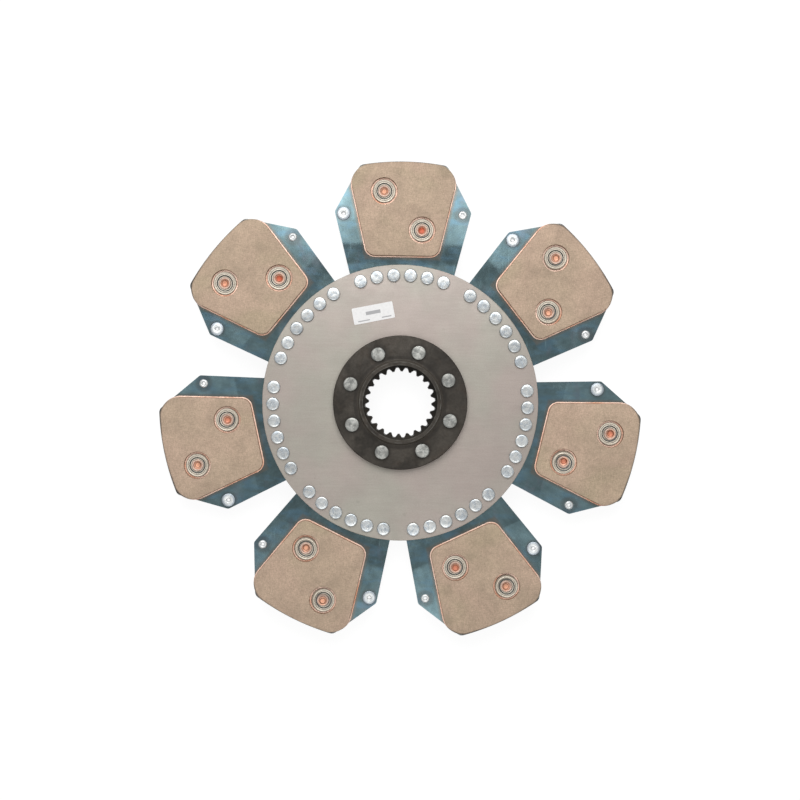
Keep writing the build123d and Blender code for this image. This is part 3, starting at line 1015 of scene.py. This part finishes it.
def bore_classes():
    """Distance in samples from the middle of a tooth space, with the bore radius there."""
    step = math.tau / (TEETH * SAMPLES_PER_TOOTH)
    return [(k, bore_radius(k * step)) for k in range(SAMPLES_PER_TOOTH // 2 + 1)]


def sample_of(vertex):
    """Distance in samples from a vertex to the middle of the nearest tooth space."""
    step = math.tau / (TEETH * SAMPLES_PER_TOOTH)
    angle = math.atan2(vertex.co.y, vertex.co.x) - math.radians(SPLINE_TURN)
    place = round(angle / step) % SAMPLES_PER_TOOTH
    return min(place, SAMPLES_PER_TOOTH - place)


class ClutchOperator(bpy.types.Operator):
    """Shared line of the operators"""

    bl_options = {"REGISTER", "UNDO"}


class CLUTCH_OT_hub(ClutchOperator):
    """Turn the hub and form its 24 involute teeth in the bore"""

    bl_idname = "clutch.hub"
    bl_label = "Splined hub"

    def execute(self, context):
        hub = ring("hub", TEETH * SAMPLES_PER_TOOTH, MOUTH_R, HUB_TOP_Z)
        self.front_mouth(hub)
        self.rear_mouth(hub)
        pick(hub, "VERT", lambda v: abs(v.co.z) < SAME)
        extrude_profile(self.outside())
        outward()
        leave()
        smooth(hub, 28)
        dress(hub, "hub", ["splined_hub"], hub_finish(context.scene.clutch_colours))
        return {"FINISHED"}

    @staticmethod
    def front_mouth(hub):
        """Chamfers the front mouth down to the teeth."""
        # The ring is drawn well down, then each vertex rises to the foot of its chamfer
        depth = 30.0
        extrude(-depth)
        for sample, radius in bore_classes():
            pick(hub, "VERT", lambda v: abs(v.co.z - (HUB_TOP_Z - depth) * MM) < SAME
                 and sample_of(v) == sample)
            widen(radius / MOUTH_R)
            shift(0, 0, depth - (MOUTH_R - radius))

    @staticmethod
    def rear_mouth(hub):
        """Runs the teeth through the barrel and chamfers the rear mouth."""
        pick(hub, "VERT", lambda v: v.co.z < (HUB_TOP_Z - 0.01) * MM)
        extrude(-HUB_TOP_Z)
        for sample, radius in bore_classes():
            pick(hub, "VERT", lambda v: v.co.z < -0.01 * MM and sample_of(v) == sample)
            shift(0, 0, 2 * (MOUTH_R - radius))
        pick(hub, "VERT", lambda v: v.co.z < HUB_TOP_Z / 2 * MM)
        extrude(0)
        bpy.ops.transform.resize(value=(1, 1, 0), center_override=(0, 0, 0))
        for sample, radius in bore_classes():
            pick(hub, "VERT", lambda v: abs(v.co.z) < SAME and sample_of(v) == sample)
            widen(MOUTH_R / radius)

    @staticmethod
    def outside():
        """Profile of the outside from the rear face to the front face."""
        edge = FLANGE_EDGE
        return [
            (MOUTH_R, 0),
            (BARREL_R - HUB_EDGE, 0),
            (BARREL_R, HUB_EDGE),
            (BARREL_R, FLANGE_Z),
            (FLANGE_R - edge, FLANGE_Z),
            *arc(FLANGE_R - edge, FLANGE_Z + edge, edge, -90, 0, 4)[1:],
            *arc(FLANGE_R - HUB_EDGE, COLLAR_Z - HUB_EDGE, HUB_EDGE, 0, 90, 6),
            *arc(BARREL_R + COLLAR_FILLET, COLLAR_Z + COLLAR_FILLET, COLLAR_FILLET, 270, 180, 8),
            (BARREL_R, HUB_TOP_Z - HUB_EDGE),
            (BARREL_R - 0.15, HUB_TOP_Z - HUB_EDGE + 0.35),
            (BARREL_R - HUB_EDGE, HUB_TOP_Z),
            (MOUTH_R, HUB_TOP_Z),
        ]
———
▸ **Task description**: Starting at the first line of the data above, please restate word for word every line up to and including the one that holds "shift(0, 0, depth", and add nothing else.

▸ **Exercise result**:
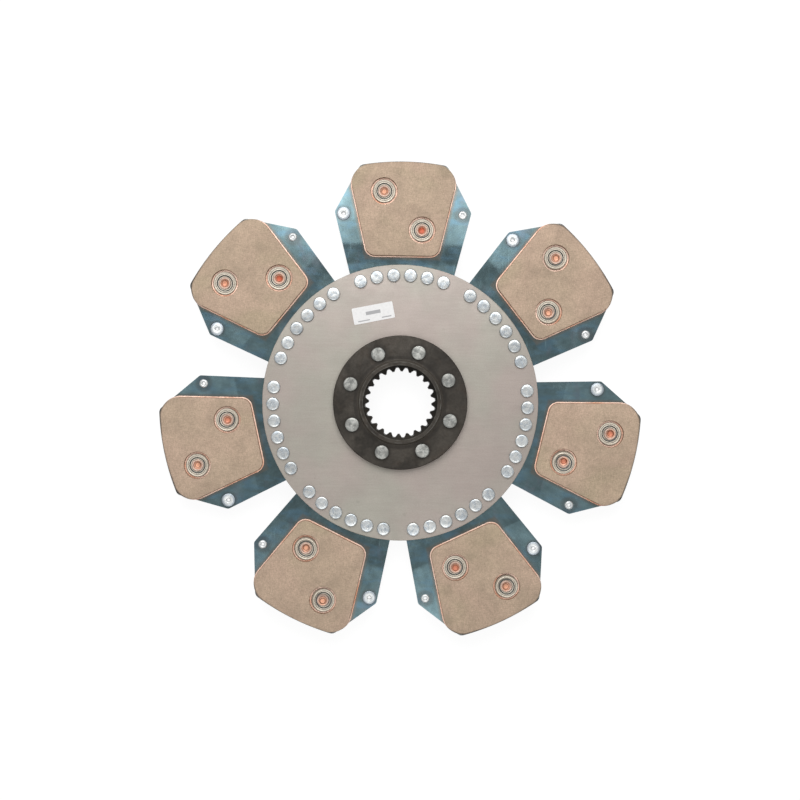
Keep writing the build123d and Blender code for this image. This is part 3, starting at line 1015 of scene.py. This part finishes it.
def bore_classes():
    """Distance in samples from the middle of a tooth space, with the bore radius there."""
    step = math.tau / (TEETH * SAMPLES_PER_TOOTH)
    return [(k, bore_radius(k * step)) for k in range(SAMPLES_PER_TOOTH // 2 + 1)]


def sample_of(vertex):
    """Distance in samples from a vertex to the middle of the nearest tooth space."""
    step = math.tau / (TEETH * SAMPLES_PER_TOOTH)
    angle = math.atan2(vertex.co.y, vertex.co.x) - math.radians(SPLINE_TURN)
    place = round(angle / step) % SAMPLES_PER_TOOTH
    return min(place, SAMPLES_PER_TOOTH - place)


class ClutchOperator(bpy.types.Operator):
    """Shared line of the operators"""

    bl_options = {"REGISTER", "UNDO"}


class CLUTCH_OT_hub(ClutchOperator):
    """Turn the hub and form its 24 involute teeth in the bore"""

    bl_idname = "clutch.hub"
    bl_label = "Splined hub"

    def execute(self, context):
        hub = ring("hub", TEETH * SAMPLES_PER_TOOTH, MOUTH_R, HUB_TOP_Z)
        self.front_mouth(hub)
        self.rear_mouth(hub)
        pick(hub, "VERT", lambda v: abs(v.co.z) < SAME)
        extrude_profile(self.outside())
        outward()
        leave()
        smooth(hub, 28)
        dress(hub, "hub", ["splined_hub"], hub_finish(context.scene.clutch_colours))
        return {"FINISHED"}

    @staticmethod
    def front_mouth(hub):
        """Chamfers the front mouth down to the teeth."""
        # The ring is drawn well down, then each vertex rises to the foot of its chamfer
        depth = 30.0
        extrude(-depth)
        for sample, radius in bore_classes():
            pick(hub, "VERT", lambda v: abs(v.co.z - (HUB_TOP_Z - depth) * MM) < SAME
                 and sample_of(v) == sample)
            widen(radius / MOUTH_R)
            shift(0, 0, depth - (MOUTH_R - radius))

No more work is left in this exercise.